When lychees are harvested, it is always along with the twigs and leaves (you can see the twigs in the photo). Care is taken not to let the fruit fall to the ground during harvest. They are packed in baskets along with grass, twigs and leaves, and sent to the nearest city.

Lychees growers rarely market it themselves. They actually pre-sell their crop to contractors, who then take over the orchard during harvest time. The contractor has full control over the orchard for that period. After harvest, the famer is back in control of the orchard. Of course, the contractor makes most of the money.

Better facilities for cooling, storage and transport would really improve the returns from lychee (export markets will open up more). It will also allow farmers to market directly to the cities. As always, it's a question of scale and infrastructure.

Wednesday, May 7, 2014

Thoughts on Delhi-Belly and how to avoid it

"How can I avoid Delhi Belly?"

I get asked this question very regularly, so I thought I'd post a reply here.

Travellers get stomach upsets in India due to multiple reasons. The primary reason is of course hygiene, or rather, the lack of it.

If you're eating at an upscale restaurant or a five-star hotel, you can be more or less sure that the food is hygenic and the ingredients are fresh. Even in mid-range restaurants, there are lots of places which are very popular and where the food turnaround is quick.  If you're on a driving tour, your driver will know of such places. They are usually places where lots of tourists go, and where the drivers are often offered free meals.
Restaurant near Agra highway, nothing fancy, but good food, our driver took us.
The street stalls are definitely iffy. Avoiding street food is a good idea, although that usually means missing out on some of the best food in the country. If you want to try street food, then eating at places where the food is fresh, where it is cooked right before serving, is a good idea. Many stalls often offer freshly cooked or fried food, but their eating utensils and the water they use to wash them in are questionable. If you're just eating a freshly deep-fried samosa off a piece of paper, you will actually be ok, but eat a little, and don't gorge whole platefuls. 
Typical stall in Old Delhi - sellling pakoras, samosas, jalebis, etc.
Eating vegetarian is an even better idea, especially if you are on a budget, because at cheaper non-vegetarian stalls, there is usually no refrigeration and the quality of the fish and meat is questionable.

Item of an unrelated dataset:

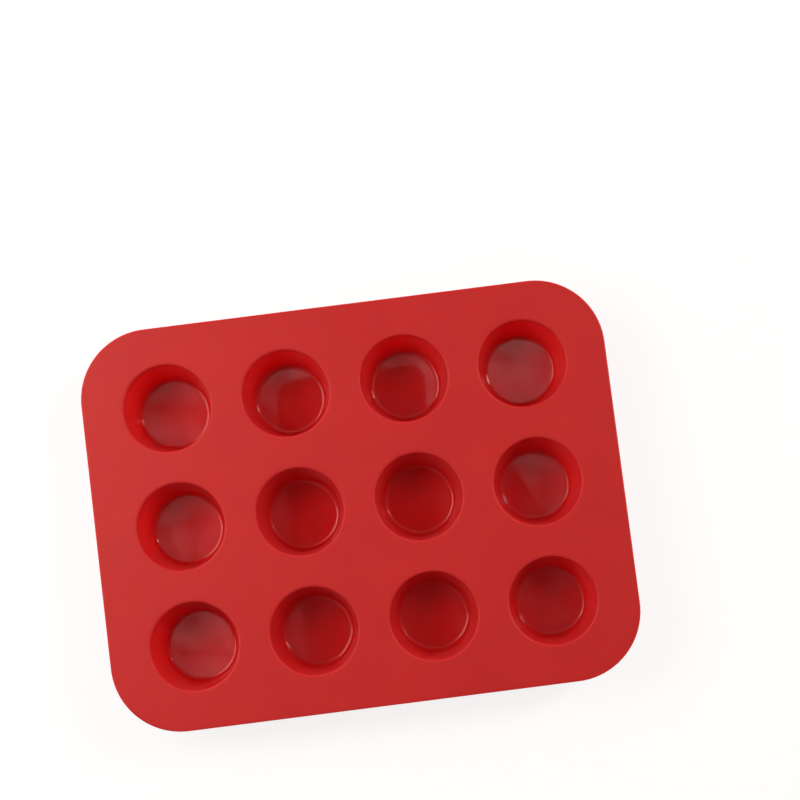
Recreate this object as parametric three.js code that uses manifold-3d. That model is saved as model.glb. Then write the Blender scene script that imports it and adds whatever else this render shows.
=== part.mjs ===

The second (and bigger) reason why people get stomach upsets is the nature of the food in restaurants. Indian food tends to have a complex set of spices, and while this makes it delizioso :) :) it also makes it difficult for your stomach.
Spices, chutneys and pickles at Paranthewali Galli
When I travel in Rajasthan, I always get stomach upsets because the masalas and cooking techniques of Rajasthani food are different from what I use at home. Also restaurant food tends to be more greasy and buttery than the light food we eat at home. The way to handle this is to try and mix familiar and unfamiliar foods in your trip. For foreigners visiting India, I would recommend eating Western breakfasts and dinners, and Indian lunches (while sightseeing). This gives your digestive system the ability to handle things well. Another major secret is yoghurt. Indians drink lots of lassi, and eat lots of yoghurt. This keeps our internals in good order.
The famous lassi at Mishrilal, Jodhpur
Some other do's and don't: Stick to bottled water. Avoid fresh juices from street stalls. Avoid salads that have been in the open too long. Stay in places where the food is of good quality. Bring hand sanitizer. That's about it. Beyond this, you have to trust to luck!

Thursday, May 1, 2014

Oven-baked Amritsari Aloo Kulcha

My version of oven-baked Amritsari Aloo Kulcha.

A desi-pizza, really!

Very, very tasty. Stuffed with masala potatoes, garnished with chaat masala, red chilli powder and fresh coriander.

Dough: made just like pizza dough, refined flour + yeast, raised and made to sit for 2 hours.

Stuffing: Boil and mash potatoes, add salt, amchur (dry mango powder), red chilli powder, coriander, cumin.

Roll and pat by hand with oil, into small circle. Add a spoon of stuffing, fold and pat again by hand into kulcha shape, flip from hand to hand to stretch.

Heat oven to 250C and bake for 4-5mins.

Garnish with chaat masala and a little red chilli powder and coriander leaves. Serve hot.

We are having it with tadka dal, i.e. dal tempered with cumin, garlic, green chillies. We also made biryani, but that was because I thought this kulcha wouldn't work out.

Monday, April 14, 2014

Tea sets at Nizamuddin

These metal tea-sets are popular with those who visit Nizamuddin dargah. Check them out next time you visit the dargah. They are sold at small road-side stalls.

Friday, March 28, 2014

Beating the heat - Shikanji-seller near Red Fort

Summer is here! So I thought I'd post a cooling image for the hot days ahead!
Shikanji is hugely popular in Delhi, you will see hand-carts selling Shikanji everywhere. The drink is primarily lemon-juice and water, to which sugar, black salt and mint is added. Often there is cumin and ginger also. Each shikanji seller has his own balance of ingredients, making for a non-standardised but always yummy taste. It's a great way to replenish the electrolytes that you lose in the heat. In some larger stalls, it is served with soda, instead of water.

If you want to try making it at home, you can go to the market and ask for Jain Shikanji Masala. All you need to do is add lemon-juice and water or soda to it, and adjust the sugar levels to your liking. Garnish with mint.